▸ Task description:
Locate the line that contains "const base = new" in the entries below, then repeat it and every following line through the line that contains "obj.matrix_world = Matrix.Identity(4)", exactly, and no others.

▸ Listing:

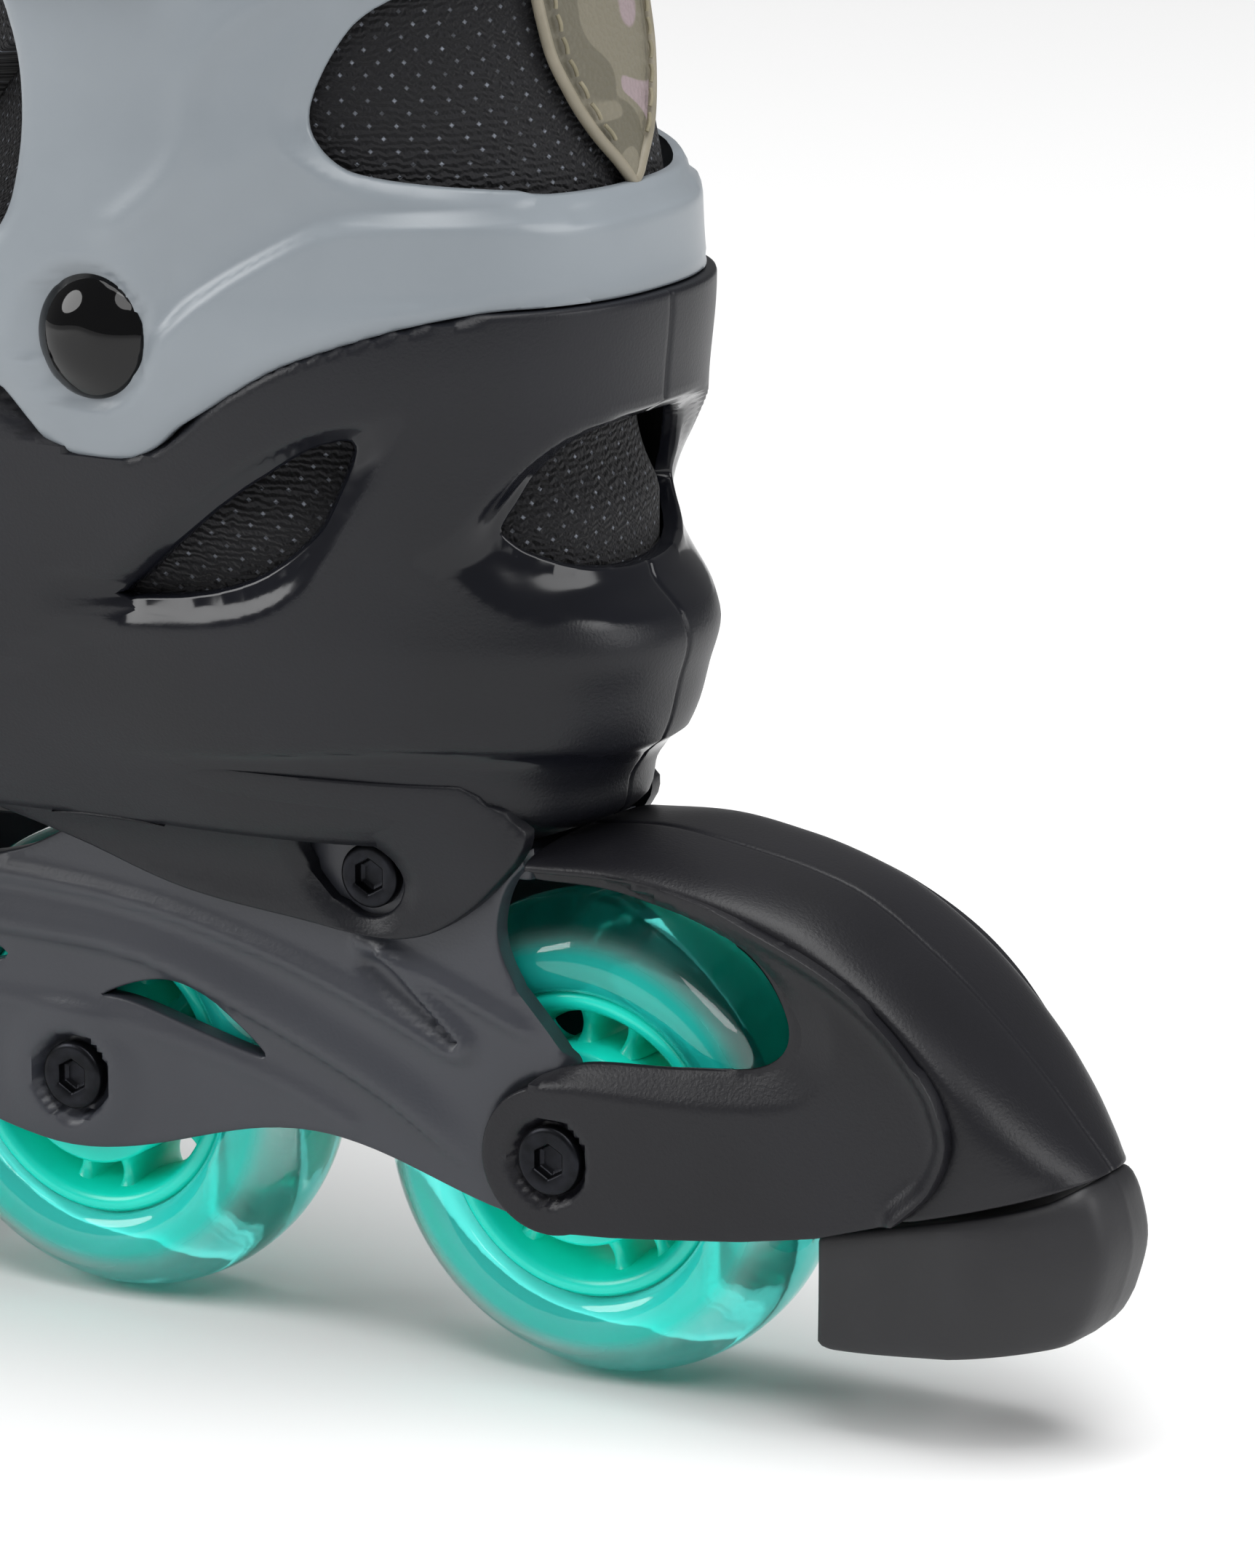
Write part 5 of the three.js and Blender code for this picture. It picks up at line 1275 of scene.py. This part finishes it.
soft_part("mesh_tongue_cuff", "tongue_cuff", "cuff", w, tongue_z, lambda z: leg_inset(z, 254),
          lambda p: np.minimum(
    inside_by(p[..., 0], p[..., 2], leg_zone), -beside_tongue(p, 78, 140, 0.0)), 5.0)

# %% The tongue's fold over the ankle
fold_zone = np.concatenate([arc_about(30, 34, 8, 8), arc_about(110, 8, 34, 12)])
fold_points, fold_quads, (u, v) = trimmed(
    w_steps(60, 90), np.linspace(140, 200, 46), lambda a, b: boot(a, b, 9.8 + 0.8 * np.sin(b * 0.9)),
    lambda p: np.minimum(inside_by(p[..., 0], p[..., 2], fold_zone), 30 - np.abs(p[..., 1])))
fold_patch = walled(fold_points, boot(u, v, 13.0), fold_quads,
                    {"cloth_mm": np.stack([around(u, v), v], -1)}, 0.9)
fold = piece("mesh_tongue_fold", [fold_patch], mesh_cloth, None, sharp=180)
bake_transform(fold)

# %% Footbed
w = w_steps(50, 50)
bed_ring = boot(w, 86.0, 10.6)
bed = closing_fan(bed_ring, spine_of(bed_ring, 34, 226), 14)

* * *

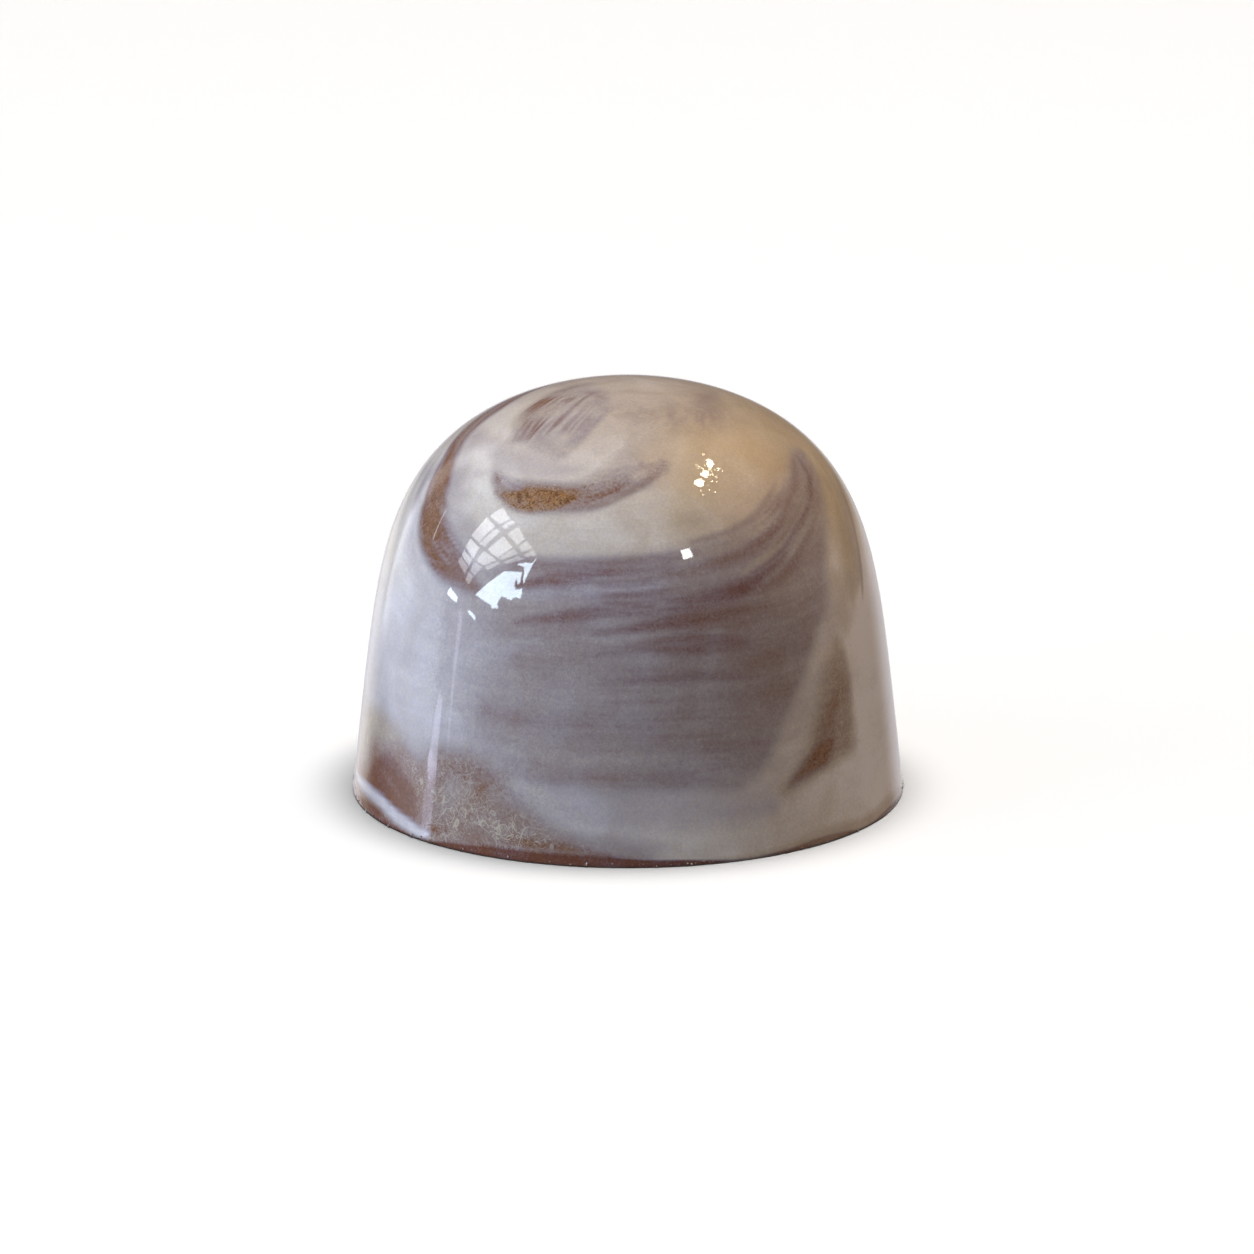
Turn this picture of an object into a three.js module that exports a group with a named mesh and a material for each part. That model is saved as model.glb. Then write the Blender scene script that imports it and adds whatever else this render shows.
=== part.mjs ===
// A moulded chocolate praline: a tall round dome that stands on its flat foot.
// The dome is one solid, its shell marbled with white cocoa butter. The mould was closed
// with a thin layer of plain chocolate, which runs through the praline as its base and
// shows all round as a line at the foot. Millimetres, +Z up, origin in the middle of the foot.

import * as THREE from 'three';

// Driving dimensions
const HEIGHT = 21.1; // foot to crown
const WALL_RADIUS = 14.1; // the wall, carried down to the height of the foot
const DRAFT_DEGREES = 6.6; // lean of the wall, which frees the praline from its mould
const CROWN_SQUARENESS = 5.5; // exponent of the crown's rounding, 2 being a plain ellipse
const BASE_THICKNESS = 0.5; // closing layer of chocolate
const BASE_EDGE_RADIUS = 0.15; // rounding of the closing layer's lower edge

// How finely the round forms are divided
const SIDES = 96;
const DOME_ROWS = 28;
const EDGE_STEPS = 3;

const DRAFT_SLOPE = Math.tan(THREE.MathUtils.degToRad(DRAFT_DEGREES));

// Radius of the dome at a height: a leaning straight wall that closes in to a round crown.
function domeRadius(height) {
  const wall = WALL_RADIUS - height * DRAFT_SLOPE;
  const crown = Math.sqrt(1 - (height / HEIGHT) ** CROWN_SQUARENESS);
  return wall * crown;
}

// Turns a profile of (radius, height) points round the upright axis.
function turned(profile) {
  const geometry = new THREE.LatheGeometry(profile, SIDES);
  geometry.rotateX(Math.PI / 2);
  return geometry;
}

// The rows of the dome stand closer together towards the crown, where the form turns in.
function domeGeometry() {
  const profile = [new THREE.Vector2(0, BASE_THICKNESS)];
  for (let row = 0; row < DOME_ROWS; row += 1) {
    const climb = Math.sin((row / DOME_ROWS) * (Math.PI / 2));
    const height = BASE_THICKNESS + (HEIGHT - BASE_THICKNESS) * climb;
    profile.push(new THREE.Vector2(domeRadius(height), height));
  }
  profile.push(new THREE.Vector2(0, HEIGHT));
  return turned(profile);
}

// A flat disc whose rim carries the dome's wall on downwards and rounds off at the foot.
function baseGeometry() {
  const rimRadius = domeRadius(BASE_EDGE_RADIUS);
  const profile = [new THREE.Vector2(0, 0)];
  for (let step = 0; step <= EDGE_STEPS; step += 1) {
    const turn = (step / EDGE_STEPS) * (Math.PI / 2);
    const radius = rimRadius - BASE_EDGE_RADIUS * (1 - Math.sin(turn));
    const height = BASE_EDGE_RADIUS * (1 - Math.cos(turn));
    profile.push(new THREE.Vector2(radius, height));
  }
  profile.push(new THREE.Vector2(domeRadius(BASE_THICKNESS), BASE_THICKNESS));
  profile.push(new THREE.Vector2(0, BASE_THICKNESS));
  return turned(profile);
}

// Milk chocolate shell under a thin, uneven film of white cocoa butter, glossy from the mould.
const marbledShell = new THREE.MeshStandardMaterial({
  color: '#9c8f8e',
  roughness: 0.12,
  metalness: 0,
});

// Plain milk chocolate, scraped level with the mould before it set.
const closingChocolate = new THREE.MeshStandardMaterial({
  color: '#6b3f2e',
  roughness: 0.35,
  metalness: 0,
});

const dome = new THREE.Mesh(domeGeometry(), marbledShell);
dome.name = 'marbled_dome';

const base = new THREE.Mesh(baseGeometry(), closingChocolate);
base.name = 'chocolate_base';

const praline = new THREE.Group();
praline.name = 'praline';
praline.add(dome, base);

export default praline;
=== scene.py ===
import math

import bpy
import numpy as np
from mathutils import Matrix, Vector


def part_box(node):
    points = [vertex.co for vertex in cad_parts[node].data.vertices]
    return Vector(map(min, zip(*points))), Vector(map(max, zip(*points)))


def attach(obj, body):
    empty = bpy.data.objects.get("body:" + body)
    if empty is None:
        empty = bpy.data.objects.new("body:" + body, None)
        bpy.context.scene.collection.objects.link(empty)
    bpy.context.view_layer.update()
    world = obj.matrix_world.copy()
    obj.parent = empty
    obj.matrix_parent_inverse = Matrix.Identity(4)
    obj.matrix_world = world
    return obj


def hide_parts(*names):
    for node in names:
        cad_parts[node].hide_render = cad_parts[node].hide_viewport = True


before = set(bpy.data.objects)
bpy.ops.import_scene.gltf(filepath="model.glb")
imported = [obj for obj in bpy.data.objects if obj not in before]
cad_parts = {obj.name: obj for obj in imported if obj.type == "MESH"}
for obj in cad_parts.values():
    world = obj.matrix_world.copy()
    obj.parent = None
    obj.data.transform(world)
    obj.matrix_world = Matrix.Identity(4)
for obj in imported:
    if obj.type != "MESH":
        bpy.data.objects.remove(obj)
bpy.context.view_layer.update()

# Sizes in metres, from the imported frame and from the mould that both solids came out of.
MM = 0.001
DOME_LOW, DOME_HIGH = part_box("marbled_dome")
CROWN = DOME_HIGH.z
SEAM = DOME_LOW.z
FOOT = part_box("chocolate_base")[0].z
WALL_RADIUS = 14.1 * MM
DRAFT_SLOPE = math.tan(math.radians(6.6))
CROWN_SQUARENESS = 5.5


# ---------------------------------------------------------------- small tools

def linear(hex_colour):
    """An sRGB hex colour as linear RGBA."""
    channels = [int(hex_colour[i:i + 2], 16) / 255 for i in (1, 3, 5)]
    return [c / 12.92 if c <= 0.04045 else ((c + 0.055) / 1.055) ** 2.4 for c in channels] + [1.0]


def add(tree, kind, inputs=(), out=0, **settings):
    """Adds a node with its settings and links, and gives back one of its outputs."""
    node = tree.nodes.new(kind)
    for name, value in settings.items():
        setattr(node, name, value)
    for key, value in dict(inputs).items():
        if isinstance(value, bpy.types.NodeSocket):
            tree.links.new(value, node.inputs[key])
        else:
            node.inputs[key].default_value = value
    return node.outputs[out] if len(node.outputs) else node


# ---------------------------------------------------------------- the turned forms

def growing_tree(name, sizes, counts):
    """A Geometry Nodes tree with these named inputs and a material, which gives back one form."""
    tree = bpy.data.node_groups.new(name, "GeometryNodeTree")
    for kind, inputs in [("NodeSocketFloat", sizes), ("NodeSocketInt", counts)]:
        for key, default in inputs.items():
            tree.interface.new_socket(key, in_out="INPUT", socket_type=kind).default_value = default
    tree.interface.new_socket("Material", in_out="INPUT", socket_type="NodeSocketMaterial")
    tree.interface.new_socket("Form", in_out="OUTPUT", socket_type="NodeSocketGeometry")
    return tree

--

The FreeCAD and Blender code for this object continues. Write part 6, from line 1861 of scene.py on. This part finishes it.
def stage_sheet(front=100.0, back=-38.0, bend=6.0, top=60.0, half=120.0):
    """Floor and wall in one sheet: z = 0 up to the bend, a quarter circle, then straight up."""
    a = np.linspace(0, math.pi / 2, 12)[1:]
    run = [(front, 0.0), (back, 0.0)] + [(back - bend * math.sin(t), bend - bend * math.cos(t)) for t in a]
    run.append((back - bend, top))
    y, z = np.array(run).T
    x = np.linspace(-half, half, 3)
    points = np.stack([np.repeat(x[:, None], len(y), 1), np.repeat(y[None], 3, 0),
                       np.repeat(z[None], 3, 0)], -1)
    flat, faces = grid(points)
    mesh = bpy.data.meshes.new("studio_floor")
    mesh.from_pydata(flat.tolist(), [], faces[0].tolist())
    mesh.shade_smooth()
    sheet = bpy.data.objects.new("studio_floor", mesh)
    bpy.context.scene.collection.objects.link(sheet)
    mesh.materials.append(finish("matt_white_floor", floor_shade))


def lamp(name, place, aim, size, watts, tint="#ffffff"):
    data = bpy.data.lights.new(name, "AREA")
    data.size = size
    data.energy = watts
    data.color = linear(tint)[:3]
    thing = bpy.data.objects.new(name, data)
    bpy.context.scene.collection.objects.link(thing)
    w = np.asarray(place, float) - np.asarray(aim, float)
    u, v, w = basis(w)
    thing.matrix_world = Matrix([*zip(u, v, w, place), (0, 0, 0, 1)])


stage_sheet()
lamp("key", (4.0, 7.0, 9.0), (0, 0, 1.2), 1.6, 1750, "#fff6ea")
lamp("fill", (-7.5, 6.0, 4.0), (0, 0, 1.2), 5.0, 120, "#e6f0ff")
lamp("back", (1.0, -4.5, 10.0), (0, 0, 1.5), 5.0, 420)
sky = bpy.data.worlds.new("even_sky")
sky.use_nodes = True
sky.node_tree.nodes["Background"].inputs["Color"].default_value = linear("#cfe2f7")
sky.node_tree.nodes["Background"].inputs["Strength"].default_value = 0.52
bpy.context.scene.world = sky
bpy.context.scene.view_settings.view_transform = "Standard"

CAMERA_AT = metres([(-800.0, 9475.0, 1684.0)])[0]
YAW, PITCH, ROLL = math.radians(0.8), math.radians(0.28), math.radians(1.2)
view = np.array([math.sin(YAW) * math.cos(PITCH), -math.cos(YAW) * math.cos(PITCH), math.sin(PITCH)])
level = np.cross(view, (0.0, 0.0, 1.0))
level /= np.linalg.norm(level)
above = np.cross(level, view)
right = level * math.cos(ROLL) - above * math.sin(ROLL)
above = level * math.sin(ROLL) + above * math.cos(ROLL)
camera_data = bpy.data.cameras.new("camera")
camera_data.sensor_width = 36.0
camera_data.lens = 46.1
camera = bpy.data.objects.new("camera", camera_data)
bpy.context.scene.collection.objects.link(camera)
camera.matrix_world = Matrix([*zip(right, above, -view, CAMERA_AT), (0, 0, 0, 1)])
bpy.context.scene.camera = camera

▸ Answer for this exercise:
const base = new THREE.Mesh(baseGeometry(), closingChocolate);
base.name = 'chocolate_base';

const praline = new THREE.Group();
praline.name = 'praline';
praline.add(dome, base);

export default praline;
=== scene.py ===
import math

import bpy
import numpy as np
from mathutils import Matrix, Vector


def part_box(node):
    points = [vertex.co for vertex in cad_parts[node].data.vertices]
    return Vector(map(min, zip(*points))), Vector(map(max, zip(*points)))


def attach(obj, body):
    empty = bpy.data.objects.get("body:" + body)
    if empty is None:
        empty = bpy.data.objects.new("body:" + body, None)
        bpy.context.scene.collection.objects.link(empty)
    bpy.context.view_layer.update()
    world = obj.matrix_world.copy()
    obj.parent = empty
    obj.matrix_parent_inverse = Matrix.Identity(4)
    obj.matrix_world = world
    return obj


def hide_parts(*names):
    for node in names:
        cad_parts[node].hide_render = cad_parts[node].hide_viewport = True


before = set(bpy.data.objects)
bpy.ops.import_scene.gltf(filepath="model.glb")
imported = [obj for obj in bpy.data.objects if obj not in before]
cad_parts = {obj.name: obj for obj in imported if obj.type == "MESH"}
for obj in cad_parts.values():
    world = obj.matrix_world.copy()
    obj.parent = None
    obj.data.transform(world)
    obj.matrix_world = Matrix.Identity(4)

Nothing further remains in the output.